Student: Dulyan Lilit

Supervisor: Igor S. Utochkin

Faculty: Faculty of Social Sciences

Educational Programme: Psychology (Bachelor)

Year of Graduation: 2018

Crowding is a phenomenon of peripheral vision that impairs the ability to individuate (perceptually separate objects from each other) and, as a result, to recognize an object surrounded by flankers (Intriligator & Cavanagh, 2001; Whitney & Levi, 2011). There is a long-living controversy in the literature between theories supporting or denying the role of attention in crowding (Scolari, Kohnen, Barton, & Awh, 2007; Yeshurun & Rashal, 2010). The current study is based on last year research and suggests a new experimental approach to addressing this issue. It is based on a dual-task paradigm allowing to manipulate attentional allocation towards or away from the crowded stimuli.
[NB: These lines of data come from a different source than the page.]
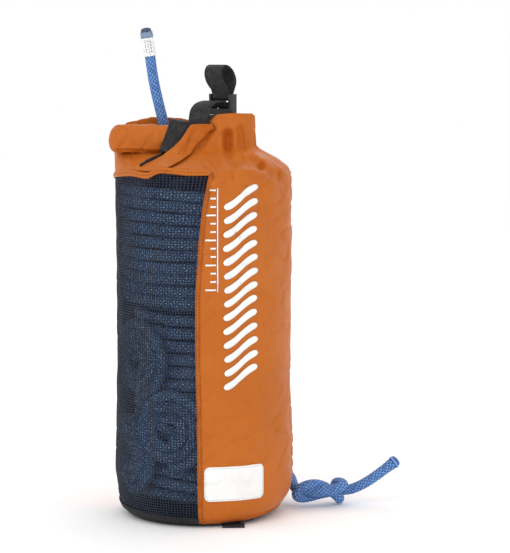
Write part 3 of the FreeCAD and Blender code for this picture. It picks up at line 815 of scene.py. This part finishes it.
def collar_point(az, t):
    """t runs from 0 at the wall's top to 1 at the mouth's rim"""
    a = math.radians(az)
    azm = az % 360
    w = float(np.interp(t, _tt, _W))
    mx, my = float(np.interp(azm, M_AZ, M_X)), float(np.interp(azm, M_AZ, M_Y))
    h = float(np.interp(azm, H_AZ, H_Z))
    z = float(np.interp(t, np.r_[S_T], np.r_[S_Z, h]))
    r = radius(316.0)
    x = r * math.cos(a) * (1 - w) + mx * w
    y = r * math.sin(a) * (1 - w) + my * w
    return x, y, z


def shell_point(az, v):
    """v from 0 at the foot to 1 at the wall's top, then to 2 at the rim"""
    if v <= 1.0:
        z = 3.0 + (316.0 - 3.0) * v
        zz = z
        if in_window(az):
            k = max(0.0, 1.0 - (316.0 - z) / 26.0)
            zz = z + (top_curve(az) - 316.0) * k
        r = radius(min(z, 316.0)) + 0.7 + disp_wall(az, zz) - tuck(az, zz)
        a = math.radians(lean(az, zz))
        return r * math.cos(a), r * math.sin(a), zz
    t = v - 1.0
    x, y, z = collar_point(az + (lean(az, 318.0) - az) * max(0.0, 1.0 - t / 0.45), t)
    if in_window(az):
        z += (top_curve(az) - 316.0) * max(0.0, 1.0 - t / 0.35)
    a = math.radians(az)
    env = math.sin(min(1.0, t * 1.15) * math.pi) ** 0.7 if t < 0.87 else 0.35
    fold = nz(az * 0.075, t * 1.3, 5.0) * 2.6 + nz(az * 0.16, t * 2.2, 15.0) * 1.5
    sharp = -1.7 * max(0.0, 1.0 - abs(nz(az * 0.05, t * 0.9, 33.0)) / 0.12)
    d0 = disp_wall(az, 316.0) * max(0.0, 1 - t * 3)
    d = d0 + (fold + sharp) * env * (0.6 if t < 0.5 else 1.0) * min(1.0, t * 6)
    cx = -18.0 * min(1.0, t * 1.3)
    ux, uy = x - cx, y
    l = math.hypot(ux, uy) or 1.0
    return x + ux / l * d, y + uy / l * d, z + d * 0.25


AZ = np.r_[np.linspace(SEAM_F, SEAM_R, 177), np.linspace(164.0, 266.0, 69)[1:]]
AZ = AZ[:-1] if abs((AZ[-1] - AZ[0]) - 360.0) < 1e-6 else AZ
NV1, NV2 = 150, 52
VV = np.r_[np.linspace(0, 1, NV1), 1.0 + np.linspace(0, 1, NV2)[1:]]
nA, nV = len(AZ), len(VV)
G = np.zeros((nV, nA, 3))
for i, v in enumerate(VV):
    for j, az in enumerate(AZ):
        G[i, j] = shell_point(az, v)
# creases on the front
for i in range(nV):
    for j in range(nA):
        if G[i, j, 1] < 0 and G[i, j, 2] > 285:
            c = crease_depth(G[i, j, 0], G[i, j, 2])
            if abs(c) > 0.02:
                G[i, j, 1] += c
                G[i, j, 2] -= 0.3 * c
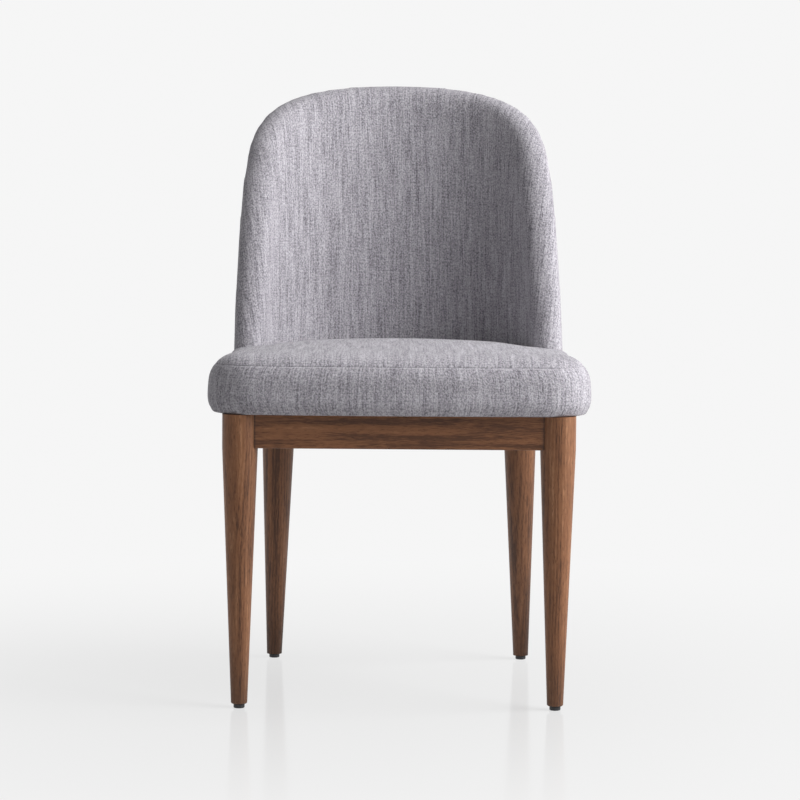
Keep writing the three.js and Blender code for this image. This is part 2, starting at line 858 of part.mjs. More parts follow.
function arcPoints(centre, radius, from, to, steps, share) {
  const points = [];
  for (let k = 0; k <= steps; k += 1) {
    const turn = from + (k / steps) * (to - from);
    points.push({
      x: centre.x + radius * Math.cos(turn), y: centre.y + radius * Math.sin(turn), share,
    });
  }
  return points;
}

function padHalf(z) {
  const wing = wingAt(z);
  const points = [];
  const cornerX = seatHalfWidth - seatCornerRadius;
  const frontY = seatFrontBow - seatFront;
  for (const across of frontShares) {
    points.push({ x: across * cornerX, y: frontY - seatFrontBow * (1 - across ** 2), share: 1 });
  }
  const corner = { x: cornerX, y: frontY + seatCornerRadius };
  points.push(...arcPoints(corner, seatCornerRadius, -quarterTurn, 0, cornerSteps, 1));
  const hipReach = wing.x + halfBack + hipProud;
  const hip = { x: hipReach - hipRadius };
  hip.y = wing.y - Math.sqrt((notchRadius + hipRadius) ** 2 - (hip.x - wing.x) ** 2);
  for (const [along, inward, share] of sideShares) {
    points.push({
      x: seatHalfWidth - inward * (seatHalfWidth - hipReach),
      y: corner.y + along * (hip.y - corner.y),
      share,
    });
  }
  const toWing = Math.atan2(wing.y - hip.y, wing.x - hip.x);
  points.push(...arcPoints(hip, hipRadius, hipStartShare * toWing, toWing, hipSteps, hipShare).slice(0, -1));
  const fromHip = toWing - Math.PI;
  const inner = -quarterTurn - wing.angle;
  points.push(arcPoints(wing, notchRadius, fromHip, inner, 1, hipShare)[0]);
  points.push(...arcPoints(wing, notchRadius, fromHip - notchTurn, inner, notchSteps, hipShare));
  for (let k = 1; k <= rearSteps; k += 1) {
    const s = wing.s * (1 - k / rearSteps);
    const place = backPoint(s, wing.h, -notchRadius - crownAt(s, wing.h));
    points.push({ x: k === rearSteps ? 0 : place.x, y: place.y, share: rearShare });
  }
  return points;
}

const bandHalfColumns = frontShares.length + cornerSteps + 1 + sideShares.length + hipSteps;
const notchEnd = bandHalfColumns + notchSteps + 1;

function wholeLoop(half) {
  const left = half.slice(1, -1).map((point) => ({ ...point, x: -point.x })).reverse();
  return [...half, ...left];
}

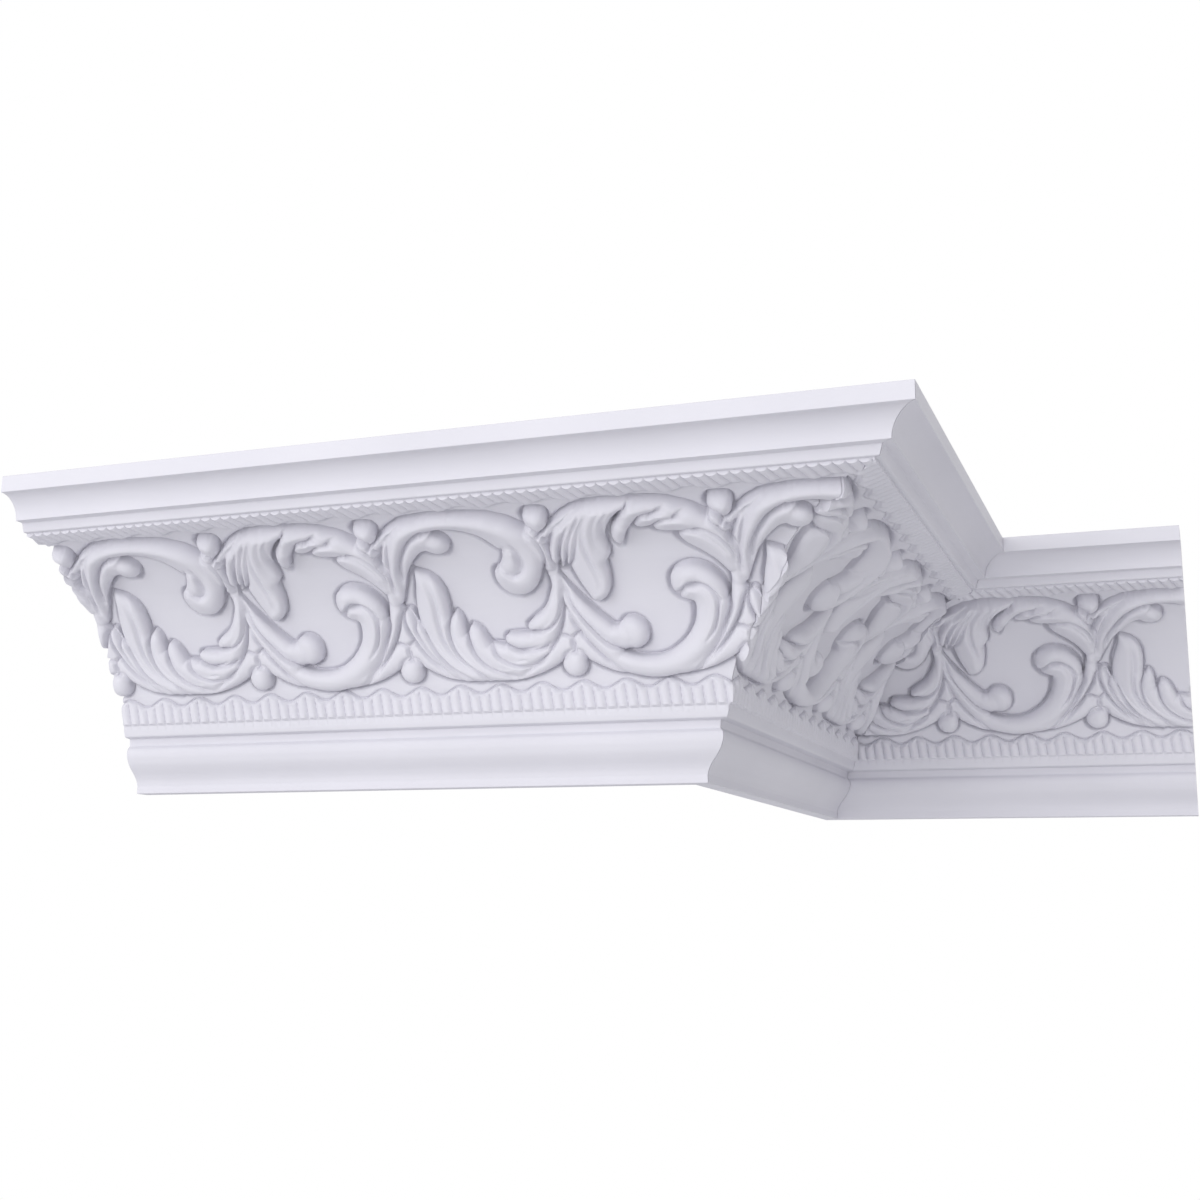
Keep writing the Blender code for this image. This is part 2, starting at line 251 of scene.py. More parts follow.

As a primary task to manipulate attentional load, multiple object tracking (MOT) at the center of the visual field was used: participants either have to track three moving targets among 8 items (load), or passively observed motion (no load). The crowding task was secondary and required observers to recognize the orientation of a Landolt’s ring, surrounded by two flanker rings (crowding) or alone (control). To keep the rings at fixed eccentricity, observers performed MOT looking at fixation and were eye-tracked. Both the optimal difficulty of MOT and the baseline crowding threshold (critical target-flanker distance) were measured for each individual observer with staircase procedure. It was expected that attentional load under MOT would impair the recognition of the target ring both when the target was presented alone or when it was flanked. However, results support niether the role of central attention in individuation process nor in a clear recognition of peripheral stimulus.